Дюма пошёл на кухню и занялся раскалённой добела печкой.
— Это жаркое пора вынимать, — сказал Дюма и открыл печку. — Ах, прекрасный кусок мяса! К счастью, я оказался здесь, чтобы вынуть его в нужную минуту. Иначе оно пережарилось бы. Как ты считаешь, к жаркому пойдёт томатный соус?
— А тебе что за дело?
— Мне интересно, есть ли тут томаты, жаренные в масле, — сказал Дюма и стал поднимать одну крышку за другой. — Нет! Какая ошибка! К этому жаркому нельзя подавать ничего другого, кроме томатного соуса... Давай поищем, не найдутся ли помидоры.
И Дюма начал обшаривать кухню.
— Ага! Да их целая куча! Чудесно! Знаешь, Катрин, что я сейчас сделаю? Приготовлю томатный соус. Послушай, завяжи на мне этот фартук.
Когда соус был готов, хозяева дома ещё не вернулись.
— По воскресеньям они, конечно, обедают поздно, — заметил Дюма. — А я проголодался. Я голоден, как медведь после зимней спячки. Меня в самом деле очень соблазняет это жаркое. Если я отрежу кусочек снизу, никто ведь не заметит?
— Я не позволю тебе этого! — вскричала Катрин. — Хватит шуток! Поехали домой.
— Но я голоден, — упорствовал Дюма. — Ладно, накрывай на стол. Мы будем обедать. Еды тут на всех хватит.
Несмотря на возражения Катрин, Дюма заставил её помочь ему накрыть стол, нарезал мясо, и все трое сели обедать.
— Ты ничего не ешь, Катрин, — заметил Дюма, поглощая огромные куски мяса. — Жаркое невкусное?
— Превосходное.
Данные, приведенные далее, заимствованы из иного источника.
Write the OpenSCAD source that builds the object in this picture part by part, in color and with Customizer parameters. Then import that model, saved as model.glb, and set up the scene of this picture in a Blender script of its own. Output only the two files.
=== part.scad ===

Но не нравится мне всё это. Я нервничаю.
Дюма взглянул на часы и вскричал:
— Чёрт возьми! Я же опаздываю! Ровно через час у меня назначена репетиция в театре!
Он снял фартук и бросился к своему экипажу. Катрин, схватив за руку сына, побежала следом за ним, но, когда она выбежала на улицу, Дюма уже погонял лошадь.
— Александр! — исступлённо закричала она.
Отъехав уже метров на тридцать, Дюма остановил лошадь и крикнул в ответ:
— Этот дом твой. Я купил его для тебя. Деньги лежат под часами на камине.
И, отпустив поводья, Дюма скрылся в облаке пыли.